Faut-il lui rappeler que ces relations ont toujours trouvé en la politique française un élément de modération et de pondération. Sur la question irakienne, sur le dossier palestinien, la France change radicalement de position et ce n’est pas de bon augure. Depuis de Gaulle et jusqu’à Chirac, la France avait une âme en politique étrangère et elle pesait de tout son poids de grande puissance dans la gestion des affaires de ce monde.
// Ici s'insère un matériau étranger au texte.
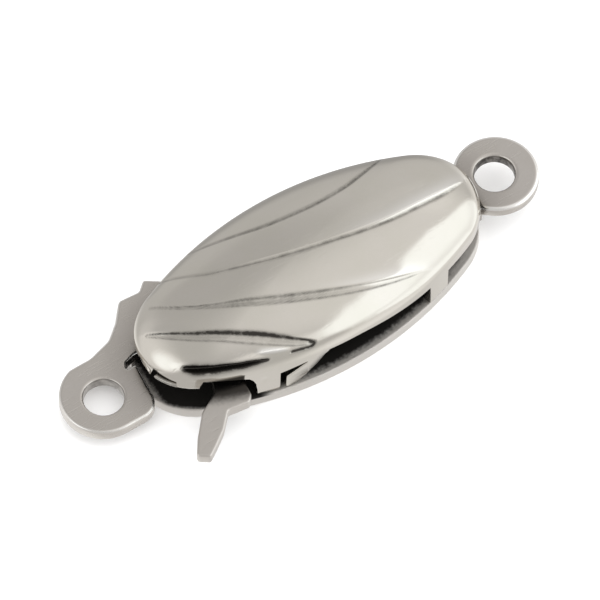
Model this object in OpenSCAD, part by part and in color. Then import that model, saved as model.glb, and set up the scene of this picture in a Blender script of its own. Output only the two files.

Désormais, en mimant Blair, il met en danger l’équilibre précaire qui a empêché le pire au cours des premières années du nouveau siècle. M. Sarkozy s’est certainement trompé d’époque. Il réalise peut-être ses fantasmes d’homme politique frustré du temps où il voulait un engagement proaméricain de la France, mais il arrive trop tard et ce Bush qui le reçoit en grande pompe est un homme cassé dont le projet politique restera comme une tache noire sur le front de l’Amérique.

Il arrive trop tard parce que cette même Amérique veut changer de politique, que l’ours russe se réveille et que l’Iran ne veut pas brader son droit. Parce que l’Amérique latine a pris son destin en main et que l’impérialisme se prépare à une nouvelle désillusion en Irak.

Le volontarisme, à lui seul, ne suffit pas pour donner de l’envergure à un homme politique, ni le saute-mouton sur les grands dossiers de société et les débats qui dessinent l’avenir. M. Sarkozy ne marquera pas l’histoire de la France républicaine. Il peut, tout au plus, ressembler à quelques despotes mal éclairés de la France monarchique.

Son théâtre peut séduire les spectateurs qui aiment la comédie, mais en politique, il faut plus que les gesticulations et les paroles attendrissantes pour convaincre. A ce jeu-là, c’est son propre électorat qu’il risque de décevoir. L’autre, il l’a déjà perdu depuis longtemps.